Puisqu'il est question de Pâques, parlons de cloches. Elles ont sonné à toute volée ces derniers jours, sans doute agitées par le vent qui souffle avec le Front de gauche. Nicolas Sarkozy a brandi la menace Mélenchon afin que se blottissent autour de sa candidature les électeurs centristes effarouchés et ceux de l'extrême droite que meut la phobie du rouge. Marine Le Pen, que les sondages placent désormais en quatrième position, ne peut plus toiser de haut le candidat du Front de gauche, aussi multiplie-t-elle les coups bas, réunion après réunion. Eva Joly et Daniel Cohn-Bendit ont également joué cette partition, avec l'espoir que le PS leur en serait reconnaissant et conserverait alors des sièges de députés à leur formation mal partie dans la compétition présidentielle. À l'ouverture de la campagne officielle, c'est Jean-Luc Mélenchon qui a secoué le scénario du bipartisme, jugulé la menace frontiste et rendu possible qu'enfin les « invisibles » soient entendus. Nicolas Sarkozy et François Hollande préfèrent limiter les risques en refusant les débats que justifieraient violences de la crise économique et la portée des choix en jeu. Pour autant, les électeurs sentent bien que la gauche se renforce côté Front de gauche et qu'elle trouve dans cet élan ses meilleures chances de victoire.
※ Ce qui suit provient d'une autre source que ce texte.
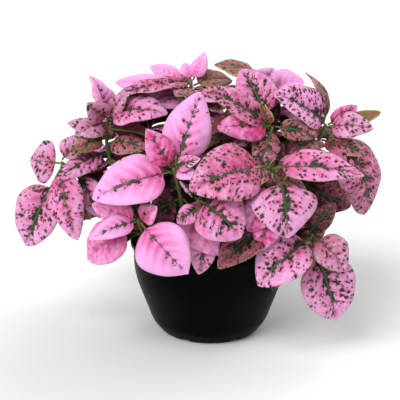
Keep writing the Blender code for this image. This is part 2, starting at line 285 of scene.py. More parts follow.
# Young leaves that the CAD leaves out, by shoot, each with a sprout's values.
YOUNG = {
    "front_left": (
        (1.0, (-8, -58, 139), 10, (0, -1, 0.6), "veined"),
        (0.97, (-10, -60, 127), 10, (0, -1, 0.8), "plain"),
        (0.6, (-38, -28, 92), 24, (0, -1, 0.5), "dark"),
        (0.5, (-12, -26, 99), 24, (0, -1, 0.5), "dark"),
        (0.55, (4, -58, 74), 27, (-0.3, -1, 0.4), "mauve", 0.1, 0.1, 0.8),
        (0.7, (-27, -8, 105), 26, (0, -1, 0.4), "dark"),
    ),
    "low_left": (
        (0.98, (-76, -76, 91), 15, (-0.3, -1, 0.8), "bare", 0.1, 0.06, 0.85),
        (1.0, (-36, -66, 109), 14, (0.2, -1, 0.6), "mauve", 0.1, 0.06, 0.85),
        (1.0, (-75, -60, 109), 16, (-0.2, -1, 0.3), "mauve", 0.1, 0.06),
    ),
    "low_centre": (
        (0.85, (-20, -60, 97), 12, (0, -1, 0.5), "veined"),
        (0.45, (-7, -54, 60), 16, (0, -1, 0.3), "freckled", 0.1, 0.2),
    ),
    "front_right": (
        (0.99, (23, -66, 122), 14, (0, -1, 0.8), "mottled", 0.1, 0.06),
        (0.9, (66, -34, 104), 22, (0.4, -0.8, 0.8), "mottled"),
    ),
    "lower_right": (
        (0.85, (33, -64, 79), 22, (-0.3, -1, 0.4), "rosy"),
    ),
    "low_right": (
        (0.8, (84, -24, 98), 14, (0, -1, 0.5), "dark"),
    ),
    "far_left": (
        (1.0, (-86, 2, 138), 17, (-0.3, -1, 0.6), "dusty", 0.05, 0.1),
        (0.85, (-82, -4, 82), 12, (0, -1, 0.3), "mottled", 0.1, 0.2),
        (0.8, (-73, -16, 87), 18, (0.2, -1, 0.4), "veined"),
    ),
    "upper_left": (
        (0.78, (-44, -12, 133), 18, (0, -0.8, 1), "mottled", 0.12, 0.1),
        (0.9, (-34, -14, 140), 18, (0, 0.8, 0.4), "mottled", 0.05, 0.1),
        (1.0, (-57, 0, 169), 13, (-0.6, -1, 0.4), "russet"),
        (0.97, (-64, 10, 140), 14, (0, -1, 0.6), "mottled"),
        (0.99, (-82, -4, 163), 17, (-0.4, -1, 0.5), "russet"),
        (0.95, (-90, -6, 141), 19, (-0.3, -1, 0.7), "russet"),
        (0.88, (-96, 6, 147), 11, (-0.3, -1, 0.7), "dusty"),
        (0.82, (-94, -14, 132), 12, (-0.3, -1, 0.3), "brown"),
    ),
    "top_left": (
        (0.97, (-40, 34, 181), 12, (0, -1, 0.6), "plain", 0.1, 0.2),
        (0.88, (-64, 28, 171), 17, (0, -1, 0.6), "plain"),
        (0.98, (-17, 36, 183), 10, (0.3, -1, 0.6), "plain", 0.1, 0.2),
        (0.9, (4, 2, 163), 14, (0, -0.7, 1), "veined"),
        (0.94, (-22, -4, 168), 14, (0, -0.6, 1), "mottled"),
        (0.92, (2, 26, 168), 14, (0, 0.3, 1), "mottled"),
        (0.86, (-36, 6, 160), 16, (0, -0.7, 1), "veined"),
        (0.88, (-60, 32, 154), 28, (0, 0.6, 0.8), "mottled"),
        (0.8, (-50, 24, 142), 28, (0, 0.8, 0.6), "mottled"),
    ),
    "upper_right": (
        (0.95, (-2, -24, 177), 20, (0, -0.8, 1), "spotted"),
        (0.98, (32, -34, 124), 18, (0, -1, 0.3), "mottled"),
        (1.0, (70, -14, 143), 14, (0, -1, 0.7), "mottled"),
        (1.0, (36, -20, 168), 10, (-0.6, -1, 0.2), "brown"),
    ),
    "top_right": (
        (0.94, (58, 4, 160), 16, (0.2, -0.8, 1), "spotted"),
        (0.86, (14, 0, 160), 18, (0, -0.8, 1), "freckled"),
        (0.7, (46, 14, 162), 20, (0, -1, 0.5), "dark"),
    ),
    "far_right": (
        (1.0, (68, 22, 178), 15, (1, -0.6, 0.5), "mottled", 0.22, 0.1),
        (0.9, (66, -2, 148), 12, (0, -1, 0.8), "brown"),
        (1.0, (100, 14, 158), 12, (0.4, -1, 0.4), "rosy"),
        (0.97, (117, 16, 153), 9, (0, -1, 0.8), "withered", 0.05, 0.4, 0.5),
        (0.86, (104, -6, 128), 16, (0.3, -1, 0.6), "mottled"),
    ),
}

# Pairs of leaves that grow down every shoot if they find room, from its crown: the node's share of the stem,
# the leaf's length and how far its reach rises, in degrees. Each pair stands across the one above it.
PAIRS = (
    (1.0, 8, 70),
    (0.99, 15, 50),
    (0.96, 26, 30),
    (0.91, 38, 14),
    (0.84, 46, -4),
    (0.75, 48, -20),
    (0.64, 42, -28),
    (0.52, 34, -20),
)
PAIR_TRIES = 8
PAIR_TURN = 0.5  # in radians
PAIR_TILT = 14  # in degrees
PAIR_SIZES = (0.85, 1.1)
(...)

La partie n'est pas finie et ils sont bien téméraires ceux qui décrètent leur programme à prendre ou à laisser. La politique est affaire de rapports de forces et ils bougent aujourd'hui. Comment le candidat socialiste pourrait-il rester sourd à l'opinion d'une nette majorité de ses électeurs qui trouvent « justifiée », selon notre sondage CSA, une augmentation du Smic à 1700 euros si les forces du Front de gauche ne cessent de croître et de se multiplier ? Des élections législatives feront suite à la présidentielle et décideront de la future politique gouvernementale. Et sans doute peut-on parler que bien des citoyens, échaudés par des épisodes précédents, choisiront d'amplifier par leur mobilisation les dynamiques enclenchées dans les urnes.